◆ Short problem
Return the material below in full and exactly.
○ ○ ○
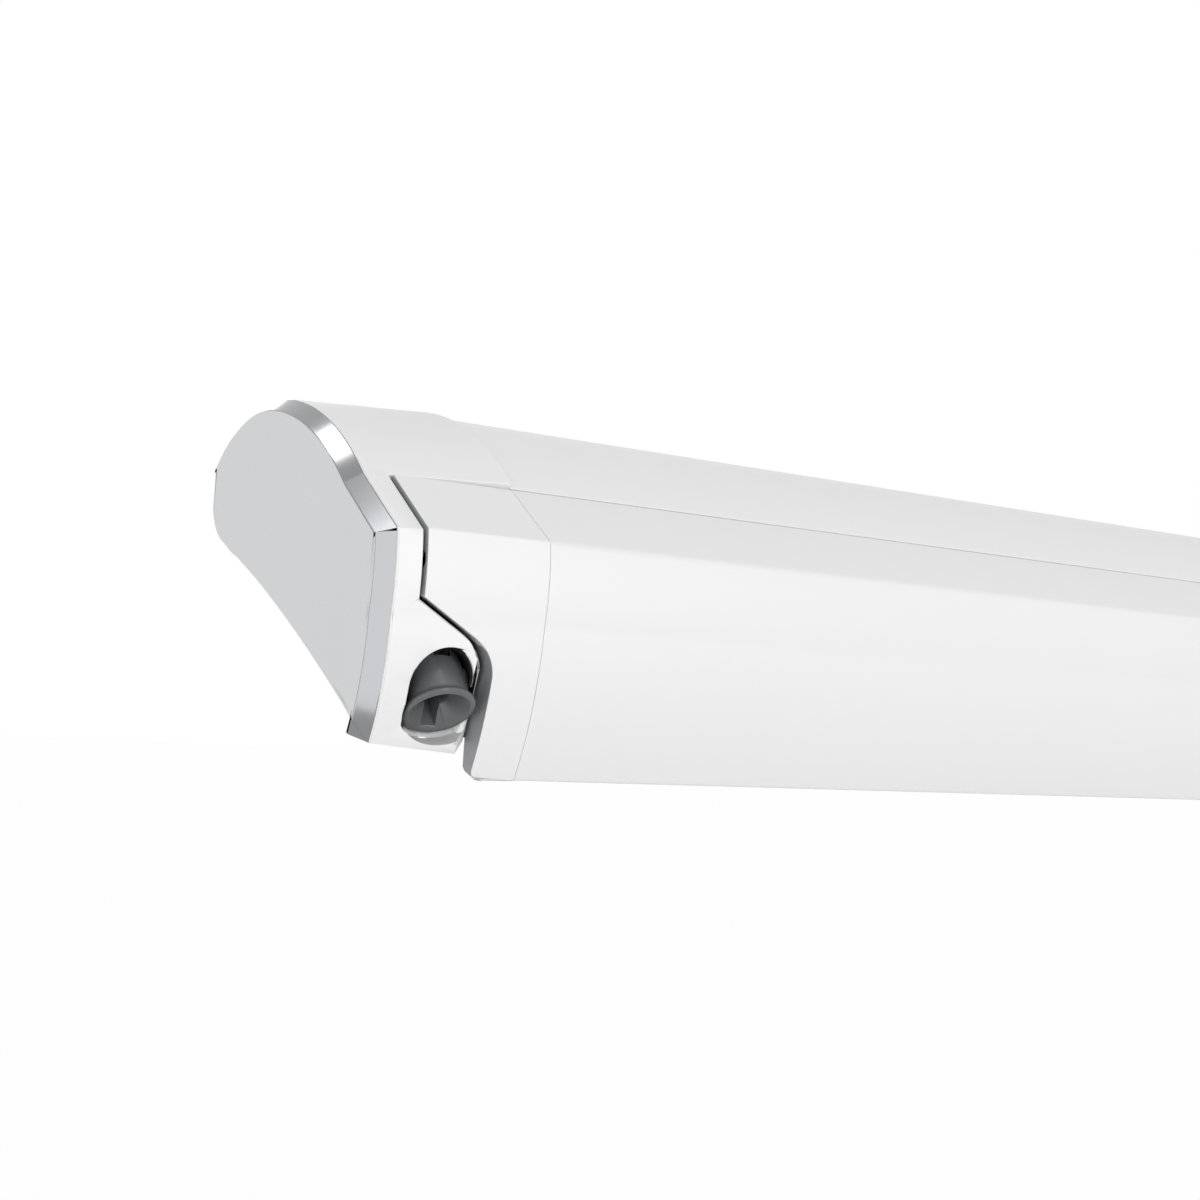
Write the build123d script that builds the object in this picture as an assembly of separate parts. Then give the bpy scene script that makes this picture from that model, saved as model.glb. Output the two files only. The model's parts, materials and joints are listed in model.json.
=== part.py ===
from build123d import *
import math
import os

# A roll out awning for the roof edge of a van, in millimetres.
# X runs along the awning, +Y points at the vehicle and +Z up. The front faces -Y.
# The origin is on the mounting face, at mid length, on the line of the mounting bolts.
# Places in the cross-section are given as (back, up): back from the front crease, up from the toe.

# Overall sizes
AWNING_LENGTH = 2600.0
CASE_DEPTH = 171.0
CASE_HEIGHT = 127.0
CASE_WALL = 1.6
CAP_LENGTH = 55.0
TRIM_THICKNESS = 6.0
TRIM_CHAMFER = 5.0
TRIM_RIM = 0.5
CAP_PROUD = 1.5
CAP_TUCK = 1.5
CAP_WALL = 3.0
OVERRUN = 30.0

# Mounting face
MOUNT_UP = 96.0
REAR_WALL = 4.0
REAR_WALL_LOW = 85.0
REAR_WALL_HIGH = 107.0
MOUNT_HOLE_RADIUS = 4.25
OUTER_BOLT_SPACING = 2000.0
INNER_BOLT_SPACING = 800.0
FACE_RECESS = 0.4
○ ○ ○
◆ Response to the exercise
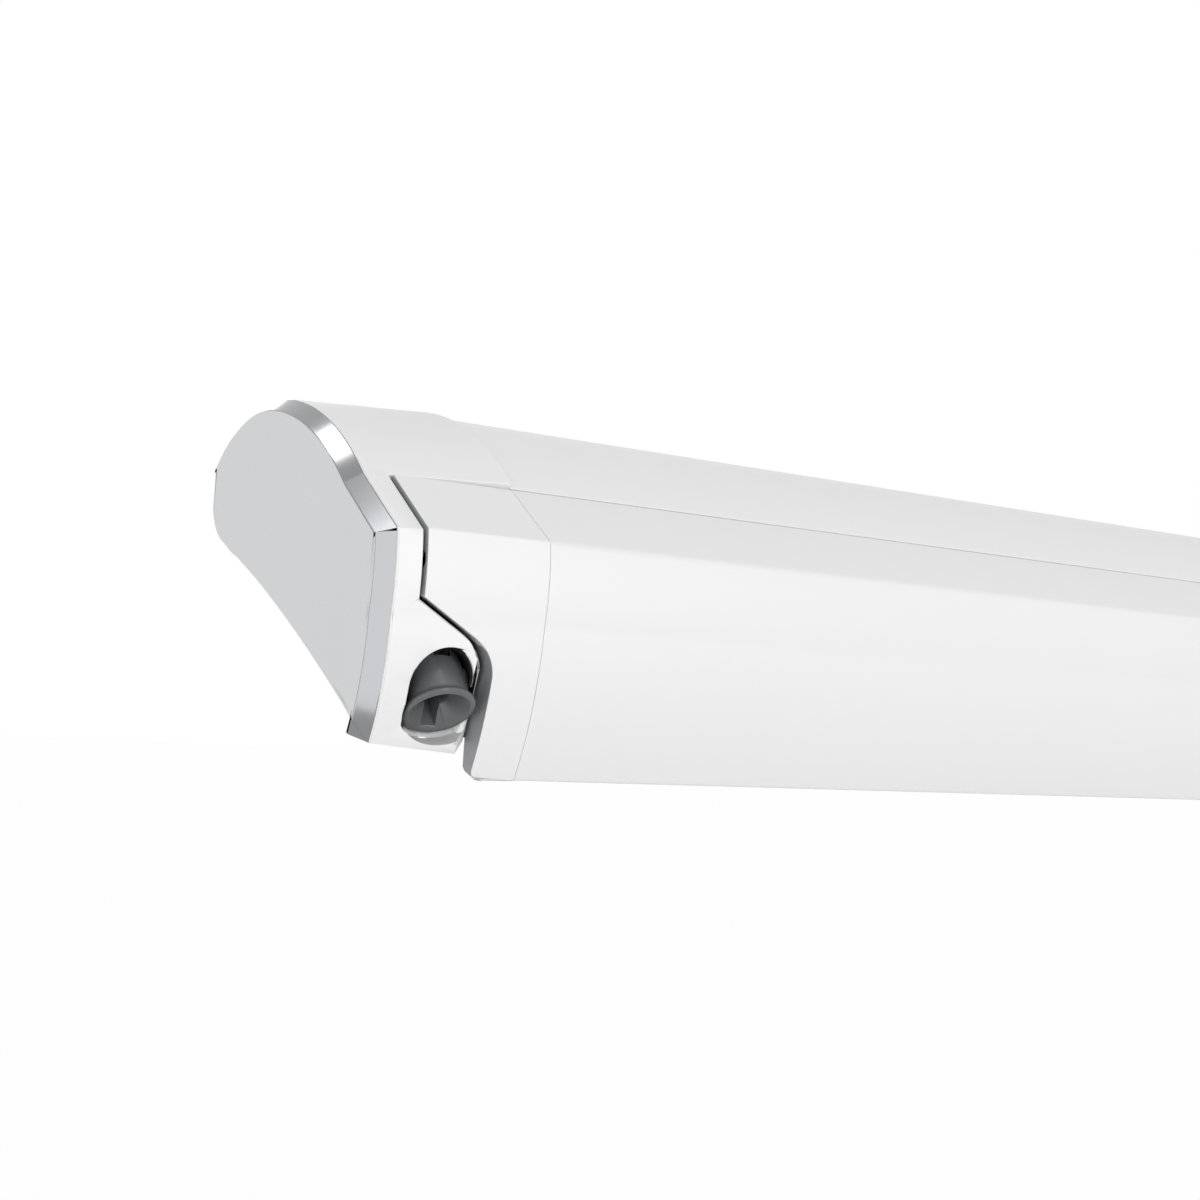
Write the build123d script that builds the object in this picture as an assembly of separate parts. Then give the bpy scene script that makes this picture from that model, saved as model.glb. Output the two files only. The model's parts, materials and joints are listed in model.json.
=== part.py ===
from build123d import *
import math
import os

# A roll out awning for the roof edge of a van, in millimetres.
# X runs along the awning, +Y points at the vehicle and +Z up. The front faces -Y.
# The origin is on the mounting face, at mid length, on the line of the mounting bolts.
# Places in the cross-section are given as (back, up): back from the front crease, up from the toe.

# Overall sizes
AWNING_LENGTH = 2600.0
CASE_DEPTH = 171.0
CASE_HEIGHT = 127.0
CASE_WALL = 1.6
CAP_LENGTH = 55.0
TRIM_THICKNESS = 6.0
TRIM_CHAMFER = 5.0
TRIM_RIM = 0.5
CAP_PROUD = 1.5
CAP_TUCK = 1.5
CAP_WALL = 3.0
OVERRUN = 30.0

# Mounting face
MOUNT_UP = 96.0
REAR_WALL = 4.0
REAR_WALL_LOW = 85.0
REAR_WALL_HIGH = 107.0
MOUNT_HOLE_RADIUS = 4.25
OUTER_BOLT_SPACING = 2000.0
INNER_BOLT_SPACING = 800.0
FACE_RECESS = 0.4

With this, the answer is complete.